Repeat the material exactly, leaving nothing out.
━━━━━━━━━━━━━━━━━━━━━━━━━━━━━━
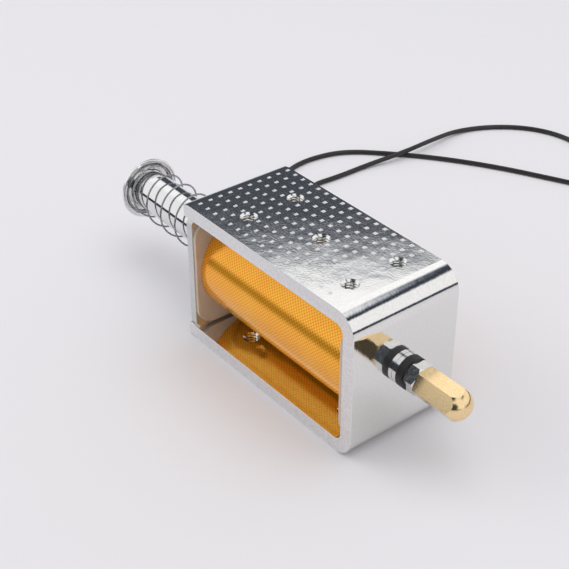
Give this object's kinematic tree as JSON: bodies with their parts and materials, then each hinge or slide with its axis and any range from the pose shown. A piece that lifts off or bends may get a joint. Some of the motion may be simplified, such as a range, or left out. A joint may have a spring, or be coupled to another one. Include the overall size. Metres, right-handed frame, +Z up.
{
  "type": "push pull solenoid",
  "caption": "Open-frame push pull solenoid: a coil in a folded steel frame pulls a sprung plunger that pushes a capped rod out of the front.",
  "frame": {"origin": "middle of the rectangle of screw holes in the bottom leg, on the bottom face", "axes": "+X along the plunger towards the push tip, +Z up from the bottom mounting face, leads leave on the +Y side"},
  "size_m": [0.1391, 0.1621, 0.0395],
  "materials": {
    "bright_plate": "bright nickel plate, fine drawn marks",
    "brass_tube": "drawn brass",
    "nylon": "natural nylon",
    "enamelled_copper": "enamelled copper wire",
    "orange_tape": "orange film tape with a fine weave",
    "sleeve": "insulating sleeve",
    "core_steel": "turned steel",
    "bush_plastic": "moulded bush",
    "spring_wire": "spring wire",
    "lead_cover": "black wire covering",
    "tinned_copper": "tinned copper strands",
    "polished_steel": "ground and plated steel",
    "rod_steel": "ground steel",
    "washer_steel": "plated steel",
    "rubber": "black rubber",
    "nut_steel": "bright plate",
    "nut_brass": "bare brass"
  },
  "bodies": {
    "frame": {"frame_bracket": "bright_plate", "end_plate": "bright_plate", "guide_tube": "brass_tube", "bobbin": "nylon", "coil_winding": "enamelled_copper", "coil_tape": "orange_tape", "splice_sleeves": "sleeve", "pole_core": "core_steel", "rod_bush": "bush_plastic", "residual_shim": "brass_tube", "return_spring": "spring_wire", "lead_wire_a": "lead_cover", "lead_wire_b": "lead_cover", "lead_tip_a": "tinned_copper", "lead_tip_b": "tinned_copper"},
    "cup": {"spring_cup": "bright_plate"},
    "plunger": {"plunger": "polished_steel", "push_rod": "rod_steel", "retaining_ring": "spring_wire", "rod_washers": "washer_steel", "rubber_washer": "rubber", "hex_nut": "nut_steel", "acorn_nut": "nut_brass"}
  },
  "joints": [
    {"name": "plunger_slide", "type": "slide", "parent": "frame", "child": "cup", "axis": [1, 0, 0], "range_m": [0, 0.01], "stiffness_N_per_m": 120, "springref_m": -0.012, "deforming": ["return_spring"]},
    {"name": "plunger_spin", "type": "hinge", "parent": "cup", "child": "plunger", "pos_m": [0, 0, 0.01975], "axis": [1, 0, 0], "continuous": true}
  ]
}
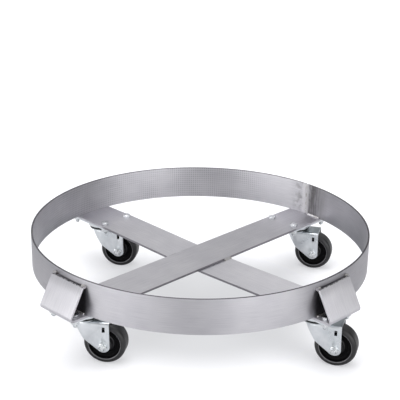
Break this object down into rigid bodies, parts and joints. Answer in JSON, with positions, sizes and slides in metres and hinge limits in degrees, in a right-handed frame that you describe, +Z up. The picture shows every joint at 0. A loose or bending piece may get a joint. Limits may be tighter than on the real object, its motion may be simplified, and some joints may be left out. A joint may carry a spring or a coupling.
{
  "type": "drum dolly",
  "caption": "Low round drum dolly: flat steel ring on crossed bars with turned-up ends and a swivel caster under each bar end.",
  "frame": {"origin": "on the floor, under the centre of the ring", "axes": "+Z up; the upper bar runs along X and the lower bar along Y; every fork trails towards -Y and +X at rest"},
  "size_m": [0.681, 0.6898, 0.168],
  "materials": {
    "sheet_steel": "satin 2B stainless sheet",
    "bar_steel": "satin stainless flat bar",
    "weld": "ground and brushed weld bead",
    "zinc_plate": "bright zinc plated pressed steel",
    "zinc_fastener": "bright zinc plated fastener",
    "ball_steel": "polished steel",
    "sintered_bush": "oiled sintered bush",
    "hard_rubber": "moulded hard rubber"
  },
  "bodies": {
    "frame": {"ring": "sheet_steel", "ring_seam_weld": "weld", "ring_welds": "weld", "upper_bar": "bar_steel", "lower_bar": "bar_steel", "crossing_welds": "weld", "end_tack_welds": "weld", "caster_bolts": "zinc_fastener", "caster_nuts": "zinc_fastener", "top_plate_left": "zinc_plate", "kingpin_left": "zinc_plate", "upper_balls_left": "ball_steel", "lower_balls_left": "ball_steel", "lower_race_left": "zinc_plate", "top_plate_right": "zinc_plate", "kingpin_right": "zinc_plate", "upper_balls_right": "ball_steel", "lower_balls_right": "ball_steel", "lower_race_right": "zinc_plate", "top_plate_front": "zinc_plate", "kingpin_front": "zinc_plate", "upper_balls_front": "ball_steel", "lower_balls_front": "ball_steel", "lower_race_front": "zinc_plate", "top_plate_rear": "zinc_plate", "kingpin_rear": "zinc_plate", "upper_balls_rear": "ball_steel", "lower_balls_rear": "ball_steel", "lower_race_rear": "zinc_plate"},
    "swivel_left": {"fork_left": "zinc_plate", "axle_bolt_left": "zinc_fastener", "axle_nut_left": "zinc_fastener", "axle_sleeve_left": "ball_steel"},
    "roller_left": {"wheel_left": "hard_rubber", "hub_bush_left": "sintered_bush"},
    "swivel_right": {"fork_right": "zinc_plate", "axle_bolt_right": "zinc_fastener", "axle_nut_right": "zinc_fastener", "axle_sleeve_right": "ball_steel"},
    "roller_right": {"wheel_right": "hard_rubber", "hub_bush_right": "sintered_bush"},
    "swivel_front": {"fork_front": "zinc_plate", "axle_bolt_front": "zinc_fastener", "axle_nut_front": "zinc_fastener", "axle_sleeve_front": "ball_steel"},
    "roller_front": {"wheel_front": "hard_rubber", "hub_bush_front": "sintered_bush"},
    "swivel_rear": {"fork_rear": "zinc_plate", "axle_bolt_rear": "zinc_fastener", "axle_nut_rear": "zinc_fastener", "axle_sleeve_rear": "ball_steel"},
    "roller_rear": {"wheel_rear": "hard_rubber", "hub_bush_rear": "sintered_bush"}
  },
  "joints": [
    {"name": "swivel_left_turn", "type": "hinge", "parent": "frame", "child": "swivel_left", "pos_m": [-0.2785, 0, 0.0875], "axis": [0, 0, 1], "continuous": true},
    {"name": "wheel_left_roll", "type": "hinge", "parent": "swivel_left", "child": "roller_left", "pos_m": [-0.25725, -0.0315, 0.03675], "axis": [0.829, 0.5592, 0], "continuous": true},
    {"name": "swivel_right_turn", "type": "hinge", "parent": "frame", "child": "swivel_right", "pos_m": [0.2785, 0, 0.0875], "axis": [0, 0, 1], "continuous": true},
    {"name": "wheel_right_roll", "type": "hinge", "parent": "swivel_right", "child": "roller_right", "pos_m": [0.2975, -0.03291, 0.03675], "axis": [0.866, 0.5, 0], "continuous": true},
    {"name": "swivel_front_turn", "type": "hinge", "parent": "frame", "child": "swivel_front", "pos_m": [0, -0.2785, 0.0875], "axis": [0, 0, 1], "continuous": true},
    {"name": "wheel_front_roll", "type": "hinge", "parent": "swivel_front", "child": "roller_front", "pos_m": [0.01784, -0.31205, 0.03675], "axis": [0.8829, 0.4695, 0], "continuous": true},
    {"name": "swivel_rear_turn", "type": "hinge", "parent": "frame", "child": "swivel_rear", "pos_m": [0, 0.2785, 0.0875], "axis": [0, 0, 1], "continuous": true},
    {"name": "wheel_rear_roll", "type": "hinge", "parent": "swivel_rear", "child": "roller_rear", "pos_m": [0.02125, 0.247, 0.03675], "axis": [0.829, 0.5592, 0], "continuous": true}
  ]
}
━━━━━━━━━━━━━━━━━━━━━━━━━━━━━━
● CORRECT ANSWER:
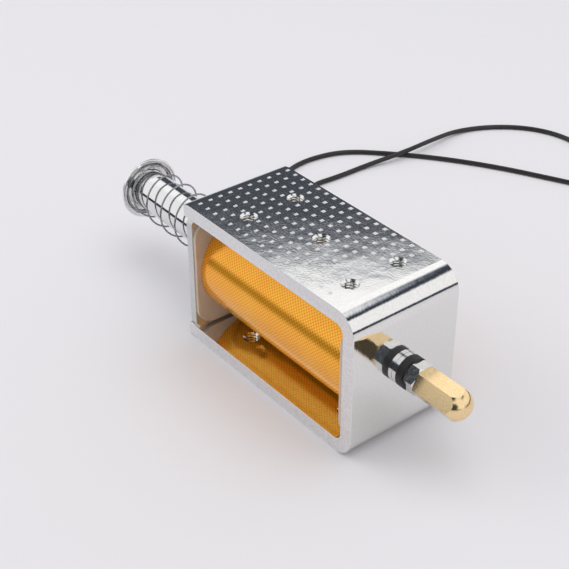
Give this object's kinematic tree as JSON: bodies with their parts and materials, then each hinge or slide with its axis and any range from the pose shown. A piece that lifts off or bends may get a joint. Some of the motion may be simplified, such as a range, or left out. A joint may have a spring, or be coupled to another one. Include the overall size. Metres, right-handed frame, +Z up.
{
  "type": "push pull solenoid",
  "caption": "Open-frame push pull solenoid: a coil in a folded steel frame pulls a sprung plunger that pushes a capped rod out of the front.",
  "frame": {"origin": "middle of the rectangle of screw holes in the bottom leg, on the bottom face", "axes": "+X along the plunger towards the push tip, +Z up from the bottom mounting face, leads leave on the +Y side"},
  "size_m": [0.1391, 0.1621, 0.0395],
  "materials": {
    "bright_plate": "bright nickel plate, fine drawn marks",
    "brass_tube": "drawn brass",
    "nylon": "natural nylon",
    "enamelled_copper": "enamelled copper wire",
    "orange_tape": "orange film tape with a fine weave",
    "sleeve": "insulating sleeve",
    "core_steel": "turned steel",
    "bush_plastic": "moulded bush",
    "spring_wire": "spring wire",
    "lead_cover": "black wire covering",
    "tinned_copper": "tinned copper strands",
    "polished_steel": "ground and plated steel",
    "rod_steel": "ground steel",
    "washer_steel": "plated steel",
    "rubber": "black rubber",
    "nut_steel": "bright plate",
    "nut_brass": "bare brass"
  },
  "bodies": {
    "frame": {"frame_bracket": "bright_plate", "end_plate": "bright_plate", "guide_tube": "brass_tube", "bobbin": "nylon", "coil_winding": "enamelled_copper", "coil_tape": "orange_tape", "splice_sleeves": "sleeve", "pole_core": "core_steel", "rod_bush": "bush_plastic", "residual_shim": "brass_tube", "return_spring": "spring_wire", "lead_wire_a": "lead_cover", "lead_wire_b": "lead_cover", "lead_tip_a": "tinned_copper", "lead_tip_b": "tinned_copper"},
    "cup": {"spring_cup": "bright_plate"},
    "plunger": {"plunger": "polished_steel", "push_rod": "rod_steel", "retaining_ring": "spring_wire", "rod_washers": "washer_steel", "rubber_washer": "rubber", "hex_nut": "nut_steel", "acorn_nut": "nut_brass"}
  },
  "joints": [
    {"name": "plunger_slide", "type": "slide", "parent": "frame", "child": "cup", "axis": [1, 0, 0], "range_m": [0, 0.01], "stiffness_N_per_m": 120, "springref_m": -0.012, "deforming": ["return_spring"]},
    {"name": "plunger_spin", "type": "hinge", "parent": "cup", "child": "plunger", "pos_m": [0, 0, 0.01975], "axis": [1, 0, 0], "continuous": true}
  ]
}
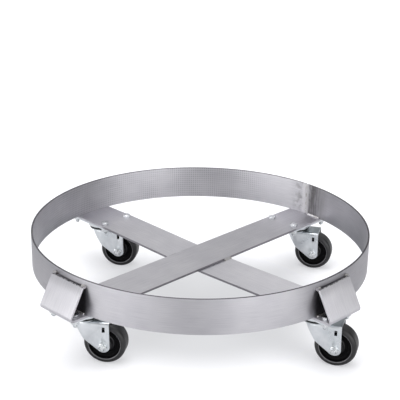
Break this object down into rigid bodies, parts and joints. Answer in JSON, with positions, sizes and slides in metres and hinge limits in degrees, in a right-handed frame that you describe, +Z up. The picture shows every joint at 0. A loose or bending piece may get a joint. Limits may be tighter than on the real object, its motion may be simplified, and some joints may be left out. A joint may carry a spring or a coupling.
{
  "type": "drum dolly",
  "caption": "Low round drum dolly: flat steel ring on crossed bars with turned-up ends and a swivel caster under each bar end.",
  "frame": {"origin": "on the floor, under the centre of the ring", "axes": "+Z up; the upper bar runs along X and the lower bar along Y; every fork trails towards -Y and +X at rest"},
  "size_m": [0.681, 0.6898, 0.168],
  "materials": {
    "sheet_steel": "satin 2B stainless sheet",
    "bar_steel": "satin stainless flat bar",
    "weld": "ground and brushed weld bead",
    "zinc_plate": "bright zinc plated pressed steel",
    "zinc_fastener": "bright zinc plated fastener",
    "ball_steel": "polished steel",
    "sintered_bush": "oiled sintered bush",
    "hard_rubber": "moulded hard rubber"
  },
  "bodies": {
    "frame": {"ring": "sheet_steel", "ring_seam_weld": "weld", "ring_welds": "weld", "upper_bar": "bar_steel", "lower_bar": "bar_steel", "crossing_welds": "weld", "end_tack_welds": "weld", "caster_bolts": "zinc_fastener", "caster_nuts": "zinc_fastener", "top_plate_left": "zinc_plate", "kingpin_left": "zinc_plate", "upper_balls_left": "ball_steel", "lower_balls_left": "ball_steel", "lower_race_left": "zinc_plate", "top_plate_right": "zinc_plate", "kingpin_right": "zinc_plate", "upper_balls_right": "ball_steel", "lower_balls_right": "ball_steel", "lower_race_right": "zinc_plate", "top_plate_front": "zinc_plate", "kingpin_front": "zinc_plate", "upper_balls_front": "ball_steel", "lower_balls_front": "ball_steel", "lower_race_front": "zinc_plate", "top_plate_rear": "zinc_plate", "kingpin_rear": "zinc_plate", "upper_balls_rear": "ball_steel", "lower_balls_rear": "ball_steel", "lower_race_rear": "zinc_plate"},
    "swivel_left": {"fork_left": "zinc_plate", "axle_bolt_left": "zinc_fastener", "axle_nut_left": "zinc_fastener", "axle_sleeve_left": "ball_steel"},
    "roller_left": {"wheel_left": "hard_rubber", "hub_bush_left": "sintered_bush"},
    "swivel_right": {"fork_right": "zinc_plate", "axle_bolt_right": "zinc_fastener", "axle_nut_right": "zinc_fastener", "axle_sleeve_right": "ball_steel"},
    "roller_right": {"wheel_right": "hard_rubber", "hub_bush_right": "sintered_bush"},
    "swivel_front": {"fork_front": "zinc_plate", "axle_bolt_front": "zinc_fastener", "axle_nut_front": "zinc_fastener", "axle_sleeve_front": "ball_steel"},
    "roller_front": {"wheel_front": "hard_rubber", "hub_bush_front": "sintered_bush"},
    "swivel_rear": {"fork_rear": "zinc_plate", "axle_bolt_rear": "zinc_fastener", "axle_nut_rear": "zinc_fastener", "axle_sleeve_rear": "ball_steel"},
    "roller_rear": {"wheel_rear": "hard_rubber", "hub_bush_rear": "sintered_bush"}
  },
  "joints": [
    {"name": "swivel_left_turn", "type": "hinge", "parent": "frame", "child": "swivel_left", "pos_m": [-0.2785, 0, 0.0875], "axis": [0, 0, 1], "continuous": true},
    {"name": "wheel_left_roll", "type": "hinge", "parent": "swivel_left", "child": "roller_left", "pos_m": [-0.25725, -0.0315, 0.03675], "axis": [0.829, 0.5592, 0], "continuous": true},
    {"name": "swivel_right_turn", "type": "hinge", "parent": "frame", "child": "swivel_right", "pos_m": [0.2785, 0, 0.0875], "axis": [0, 0, 1], "continuous": true},
    {"name": "wheel_right_roll", "type": "hinge", "parent": "swivel_right", "child": "roller_right", "pos_m": [0.2975, -0.03291, 0.03675], "axis": [0.866, 0.5, 0], "continuous": true},
    {"name": "swivel_front_turn", "type": "hinge", "parent": "frame", "child": "swivel_front", "pos_m": [0, -0.2785, 0.0875], "axis": [0, 0, 1], "continuous": true},
    {"name": "wheel_front_roll", "type": "hinge", "parent": "swivel_front", "child": "roller_front", "pos_m": [0.01784, -0.31205, 0.03675], "axis": [0.8829, 0.4695, 0], "continuous": true},
    {"name": "swivel_rear_turn", "type": "hinge", "parent": "frame", "child": "swivel_rear", "pos_m": [0, 0.2785, 0.0875], "axis": [0, 0, 1], "continuous": true},
    {"name": "wheel_rear_roll", "type": "hinge", "parent": "swivel_rear", "child": "roller_rear", "pos_m": [0.02125, 0.247, 0.03675], "axis": [0.829, 0.5592, 0], "continuous": true}
  ]
}